When asked about China, Gustafsson explained that Zebra is working with their partners to set up redundant assembly facilities for all of their products. These lines will be operated by many of the same partners, so the quality and expertise will remain for all of Zebra's customers.
Turning to industry trends, Gustafsson said that healthcare remains the fastest-growing segment, driven largely by regulations for more accurate procedures and better outcomes. He said markets in Latin America and Europe continue to expand. Meanwhile, retail is also strong, as more companies move to an omnichannel strategy that requires better tracking of assets.
Accounting Issues Signal Sell
Shares of Baxter International (BAX) plunged 10% last week after the company announced it is opening an investigation into some accounting irregularities. Are shares are buy, or should investors jump ship?
Cramer said his hard-and-fast rule is that accounting issues always mean sell, but if anyone deserves the benefit of the doubt, it's the tried-and-true folks at Baxter. According to the announcement, the issue stems from how the company accounted for foreign exchange rates internally.
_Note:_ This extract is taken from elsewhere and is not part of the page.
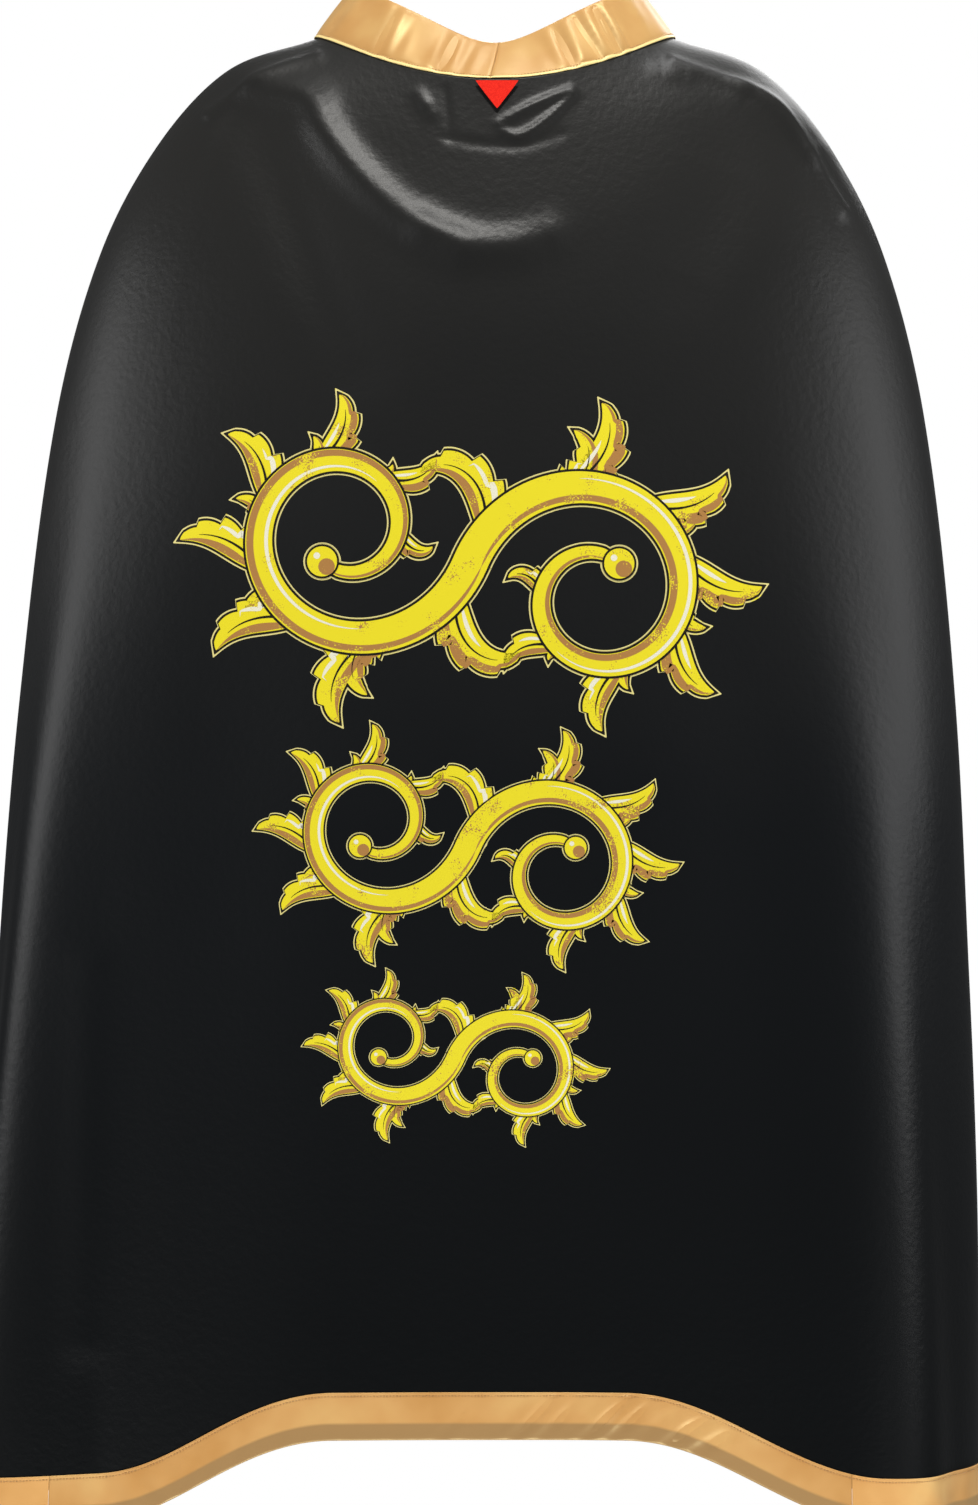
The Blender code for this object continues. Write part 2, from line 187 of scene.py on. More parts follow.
def crease_height(x, z):
    """How far the creases lift the cloth at these places on the back."""
    total = np.zeros_like(x)
    place = np.stack([x, z], -1)
    for points, half_width, height in CREASES:
        line = rounded(points)
        reach = CREASE_REACH * half_width
        low, high = line.min(0) - reach, line.max(0) + reach
        close = np.all((place > low) & (place < high), axis=-1)
        here = place[close]
        nearest = np.full(len(here), np.inf)
        taper = np.zeros(len(here))
        spans = len(line) - 1
        for k in range(spans):
            run = line[k + 1] - line[k]
            t = np.clip(((here - line[k]) @ run) / (run @ run), 0, 1)
            away = np.linalg.norm(here - line[k] - t[:, None] * run, axis=-1)
            closer = away < nearest
            nearest = np.where(closer, away, nearest)
            taper = np.where(closer, (k + t) / spans, taper)
        swell = 0.55 + 0.45 * np.sin(math.pi * np.clip(taper, 0.06, 0.94))
        total[close] += height * np.exp(-((nearest / half_width) ** 2)) * swell
    return total


def ripple(angle, level):
    """Low uneven waves that run down the cloth and fade out towards the collar."""
    a = np.radians(angle)
    wave = np.sin(9.3 * a + 1.1 + 1.6 * level) + 0.7 * np.sin(15.7 * a - 0.6 - 2.3 * level)
    slow = np.sin(4.1 * a + 6.5 * level + 0.4) * np.sin(7.9 * level + 2.1 * a + 1.3)
    return 0.0011 * wave * eased((level - 0.12) / 0.5) + 0.0014 * slow * eased(level / 0.15)


def cloth(angle, level, offset=0.0):
    """The body's cloth with its creases, offset outwards."""
    base = drape(angle, level)
    # the creases are on the back: they fade out before the sides and under the collar
    shown = eased(np.cos(np.radians(angle)) / 0.22) * eased(level / 0.012)
    lift = crease_height(base[..., 0], base[..., 2]) * shown
    lift = lift + ripple(angle, level) + offset
    return base + lift[..., None] * normal_of(drape, angle, level)


def above_hem(angle, distance):
    """The level that lies a distance up the cloth from its lower edge."""
    step = 0.002
    fall = drape(angle, 1.0) - drape(angle, 1 - step)
    return 1 - distance * step / np.linalg.norm(fall, axis=-1)


def edge_angle(level):
    return through(EDGE_ANGLES, level)


def collar_point(angle, rise, offset):
    """A point on the collar, rise up its slope and offset outwards from its middle."""
    across = drape(angle + ANGLE_STEP, 0.0) - drape(angle - ANGLE_STEP, 0.0)
    out = unit(vectors(across[..., 1], -across[..., 0], 0.0))
    lean = COLLAR_LEAN
    for middle, half_width, added in COLLAR_LEAN_CHANGES:
        lean = lean + added * np.exp(-(((np.abs(angle) - middle) / half_width) ** 2))
    inwards, up = np.sin(np.radians(lean)), np.cos(np.radians(lean))
    slope = vectors(0.0, 0.0, up) - out * inwards[..., None]
    face = vectors(0.0, 0.0, inwards) + out * up[..., None]
    rise, offset = np.asarray(rise)[..., None], np.asarray(offset)[..., None]
    return drape(angle, 0.0) + rise * slope + offset * face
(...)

The discrepancy, if true, could be worth seven cents a share to the Baxter's earnings. With shares already off 10%, Cramer said the worst case is already baked into the share price.
But even with Baxter's earnings momentum, Cramer said he has to stick with his rule and sell. No amount of good news can offset the fear that accounting issues can cause, he said, so until Baxter sounds the all-clear, investors need to stay away.